GREENSBORO, N.C. -- The Gateway Education Center is staying open.
It was a packed room, packed hallway and packed parking lot. Gateway families flooded the Guilford County Schools administration building Wednesday morning ready for a fight.
The building was over capacity, forcing families to wait outside to hear the fate of their school.
"It's a community that's bigger than its walls," Gateway PTA President Dania Ermentrout said.
Cheers erupted after Superintendent Dr. Sharon Contreras announced that Gateway's doors would stay open.
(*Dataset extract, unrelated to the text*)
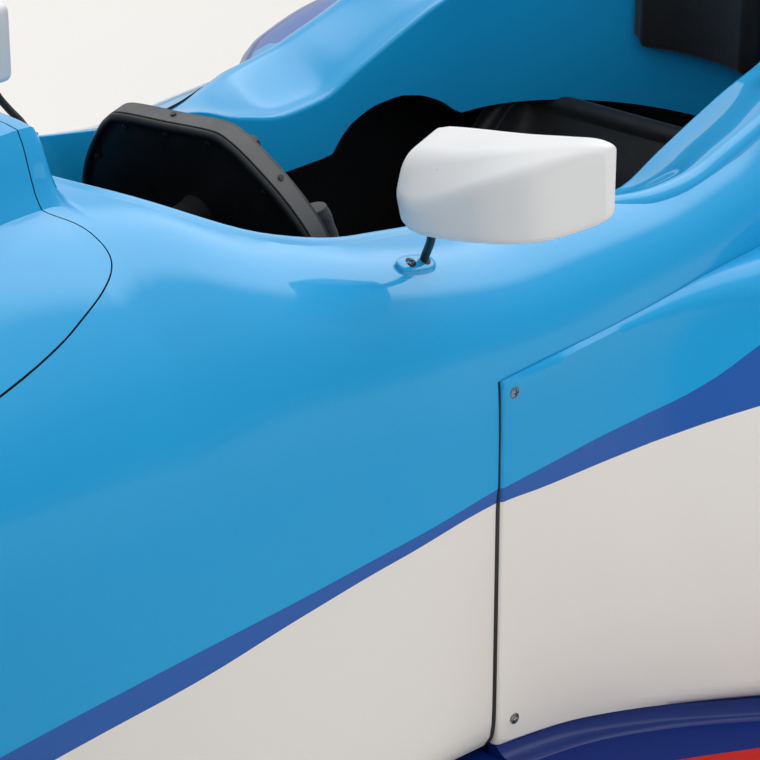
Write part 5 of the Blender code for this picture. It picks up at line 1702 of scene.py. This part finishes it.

"I don't know if she had a change of heart, or if there was something going on, but it was vastly different," Kathy Gold said. "We were told the school is closing and you have 40 days left at this location, and that you will be going to Haynes-Inman. That was the end of the conversation."
Gold's daughter Lizzie has attended Gateway for 16 years and it's changed their lives.
"She is able to do anything. She can push her wheelchair, she can feed herself. It doesn't sound like a big deal to a lot of people," Gold said. "She's learned all of those things by having a consistent, familiar environment and somewhere she is appreciated for who she is and what she can do."
It's success stories like this one parents are proud to share.
"My older daughter has autism and used to not interact with people. Every time she went to that school she was so happy. Now she's able to interact with people and tell us what she needs," Whitney DeBerry said.
DeBerry wanted to show up and help support other Gateway families.
"We're all on the same boat," Ermentrout said. "Trying to raise our children. We want them to be in an environment where they are loved and they are seen."
"Lizzie doesn't talk. She doesn't walk. But we feel strongly she has a voice," she said. "She needs to be heard. If she could speak, she would stand up and say, 'Don't close my school, I deserve better than that.'"
While parents are relieved, they are also confused.
They say they received mixed messages about the school's future.
In the Board of Education meeting, Contreras addressed the communication Gateway families received from the school principal.
"Any mistakes in communication by my school staff or my communication department, I own," she said. "I apologize for the angst it has caused these families."
That communication came in the form of a phone call and a letter sent to parents.
A transcript of that call, obtained by FOX8 states, "at the end of this school year, students will no longer be served at the Gateway Education Center."
The letter, sent home to parents, addressed findings in the facilities study, and Contreras' worry of unsafe learning conditions, in part because of leaky roofs, raw sewage and broken window seals.
The school's principal signed the letter, which in part stated, "school-aged students who attend Gateway will attend Haynes-Inman ... starting in August of this year."
FOX8 asked Contreras about the chain of communication and the anxiety it caused parents.
"[The principal] was calling to let them know it was a recommendation. I was not there, but I know the principal worked very hard," she said.
FOX8 asked about the letter sent to parents and how the closure appeared to have been a done deal.
"It is possible the principal sent a letter where it didn't sound clearly like it was a recommendation," Contreras said. "And for that, I certainly apologize for any angst they have. But again, I don't apologize for trying to get children to safety."
Now, these parents are gearing up for a fight for funding to repair the deteriorating building.
"Let's show them what Greensboro is made of," Ermentrout said. "We've supported people with disabilities since 1949."
FOX8 is told parents will attend Thursday's County Commissioners meeting to ask for money to fund repairs at Gateway over the summer.
On Wednesday, they said they want around $2 million to get rid of the mold, repair the roof and deal with other issues at the school.